Find each line with "parts" and copy it.

3D code data
==========
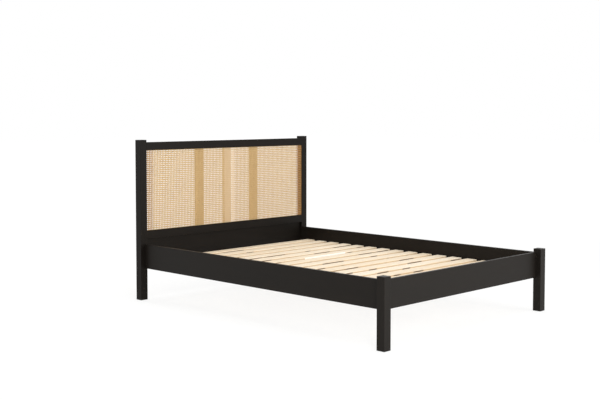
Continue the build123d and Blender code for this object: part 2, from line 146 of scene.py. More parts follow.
def black_satin_lacquer(name, along, look, strength=1.0):
    """Solid wood sprayed with black satin lacquer.

    The open grain still reads as faint long lines, the film is thinner and a little paler along the arrises,
    and slow changes of sheen show where the spray overlapped. A strength under 1 is a deeper, duller coat.
    """
    material, tree = new_material(name)
    place = add_node(tree, "ShaderNodeTexCoord").outputs["Object"]
    pores_at = add_node(tree, "ShaderNodeMapping", {"Vector": place, "Scale": stretched(along, 3, 90)})
    pores = add_node(tree, "ShaderNodeTexNoise",
                     {"Vector": pores_at.outputs[0], "Scale": 1.0, "Detail": 4.0, "Roughness": 0.6})
    cloud_at = add_node(tree, "ShaderNodeMapping", {"Vector": place, "Scale": stretched(along, 60, 260)})
    cloud = add_node(tree, "ShaderNodeTexNoise",
                     {"Vector": cloud_at.outputs[0], "Scale": 1.0, "Detail": 2.0, "Roughness": 0.5})
    dark, pale, thin = ((*(part * strength for part in tone), 1)
                        for tone in (look.lacquer_dark, look.lacquer_pale, look.lacquer_edge))
    film = add_node(tree, "ShaderNodeMix", {"Factor": cloud.outputs["Fac"], "A": dark, "B": pale},
                    data_type="RGBA")
    worn = edge_mask(tree, 2.0, 1.6)
    body = add_node(tree, "ShaderNodeMix",
                    {"Factor": worn, "A": film.outputs["Result"], "B": thin}, data_type="RGBA")
    sheen = add_node(tree, "ShaderNodeMapRange",
                     {"Value": cloud.outputs["Fac"], "From Min": 0.3, "From Max": 0.7,
                      "To Min": look.lacquer_roughness - 0.05, "To Max": look.lacquer_roughness + 0.05})
    bump = add_node(tree, "ShaderNodeBump",
                    {"Height": pores.outputs["Fac"], "Strength": 0.25, "Distance": 0.25 * MM})
    surface = add_node(tree, "ShaderNodeBsdfPrincipled",
                       {"Base Color": body.outputs["Result"], "Roughness": sheen.outputs[0], "IOR": 1.5,
                        "Specular IOR Level": look.lacquer_gloss * strength, "Normal": bump.outputs[0]})
    add_node(tree, "ShaderNodeOutputMaterial", {"Surface": surface.outputs[0]})
    return material


def sawn_edges(tree, place, number, top, face, look):
    """The slats' long edges: sawn, so browner than the planed face once a few millimetres below the top.

    Bark is left on them here and there, as on cheap bed slats, and one edge is freshly cut over part of its length.
    """
    normal = add_node(tree, "ShaderNodeTexCoord").outputs["Normal"]
    facing = add_node(tree, "ShaderNodeSeparateXYZ", {0: normal})
    upright = add_node(tree, "ShaderNodeMath", {0: facing.outputs["Y"]}, operation="ABSOLUTE")
    edge = add_node(tree, "ShaderNodeMapRange", {"Value": upright.outputs[0], "From Min": 0.75, "From Max": 0.9})
    position = add_node(tree, "ShaderNodeSeparateXYZ", {0: place}).outputs
    below = add_node(tree, "ShaderNodeMapRange",
                     {"Value": position["Z"], "From Min": top - PLANED_DEPTH, "From Max": top - 1.5 * PLANED_DEPTH})
    low_edge = add_node(tree, "ShaderNodeMath", {0: edge.outputs[0], 1: below.outputs[0]}, operation="MULTIPLY")
    dulled = add_node(tree, "ShaderNodeMath", {0: low_edge.outputs[0], 1: 0.7}, operation="MULTIPLY")
    sawn = add_node(tree, "ShaderNodeMix",
                    {"Factor": dulled.outputs[0], "A": face, "B": (*look.sawn_edge, 1)}, data_type="RGBA")
    along = add_node(tree, "ShaderNodeMath", {0: position["X"], 1: BARK_LENGTH}, operation="DIVIDE")
    # Far apart in the noise, so that one slat's bark has nothing to do with its neighbour's.
    board = add_node(tree, "ShaderNodeMath", {0: number, 1: 5.3}, operation="MULTIPLY")
    spot = add_node(tree, "ShaderNodeCombineXYZ", {0: along.outputs[0], 1: board.outputs[0]})
    patches = add_node(tree, "ShaderNodeTexNoise", {"Vector": spot.outputs[0], "Scale": 1.0, "Detail": 0.0})
    left = add_node(tree, "ShaderNodeMapRange",
                    {"Value": patches.outputs["Fac"], "From Min": 0.60, "From Max": 0.64, "To Max": 0.9})
    bark = add_node(tree, "ShaderNodeMath", {0: low_edge.outputs[0], 1: left.outputs[0]}, operation="MULTIPLY")
    barked = add_node(tree, "ShaderNodeMix",
                      {"Factor": bark.outputs[0], "A": sawn.outputs["Result"], "B": (*look.bark, 1)},
                      data_type="RGBA")
    this_slat = add_node(tree, "ShaderNodeMath", {0: number, 1: FRESH_SLAT, 2: 0.5}, operation="COMPARE")
    stretch = add_node(tree, "ShaderNodeMath",
                       {0: position["X"], 1: FRESH_MIDDLE, 2: FRESH_HALF_LENGTH}, operation="COMPARE")
    cut = add_node(tree, "ShaderNodeMath", {0: this_slat.outputs[0], 1: stretch.outputs[0]}, operation="MULTIPLY")
    fresh = add_node(tree, "ShaderNodeMath", {0: cut.outputs[0], 1: edge.outputs[0]}, operation="MULTIPLY")
    whole = add_node(tree, "ShaderNodeMix",
                     {"Factor": fresh.outputs[0], "A": barked.outputs["Result"], "B": (*look.fresh_cut, 1)},
                     data_type="RGBA")
    return whole.outputs["Result"]


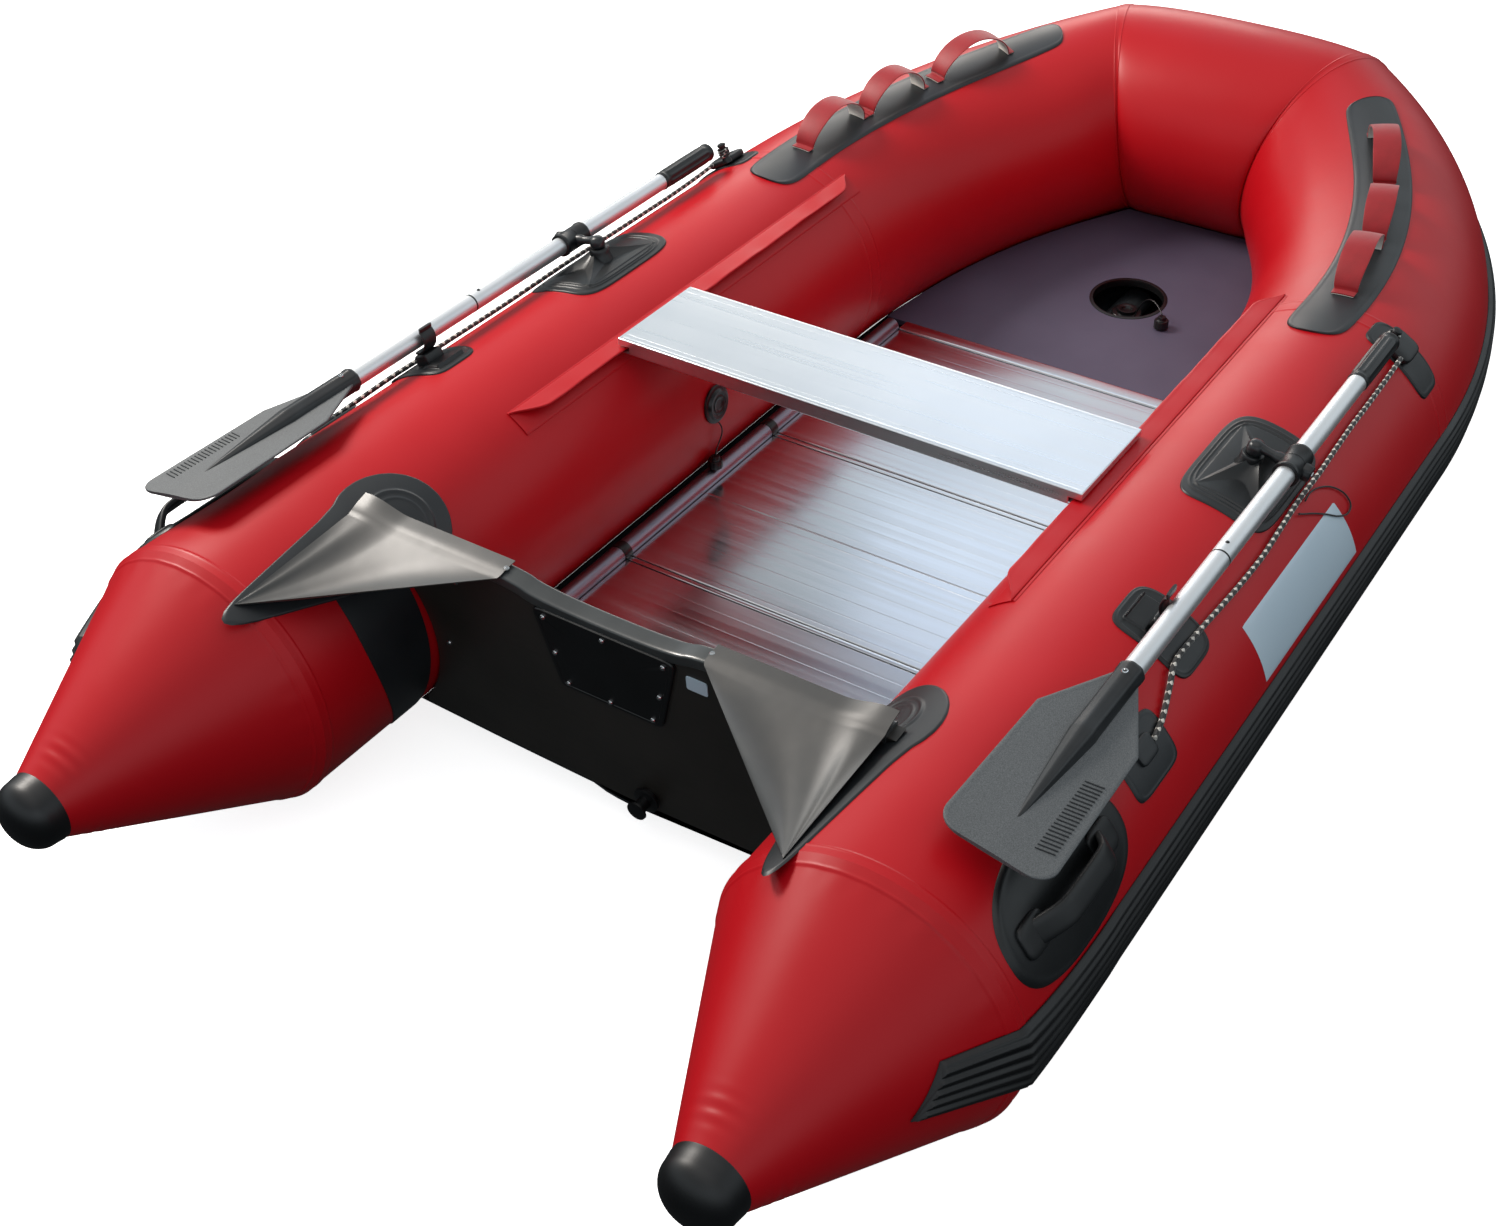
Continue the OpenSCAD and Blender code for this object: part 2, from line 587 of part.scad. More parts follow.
==========
Final result
Continue the build123d and Blender code for this object: part 2, from line 146 of scene.py. More parts follow.
Continue the OpenSCAD and Blender code for this object: part 2, from line 587 of part.scad. More parts follow.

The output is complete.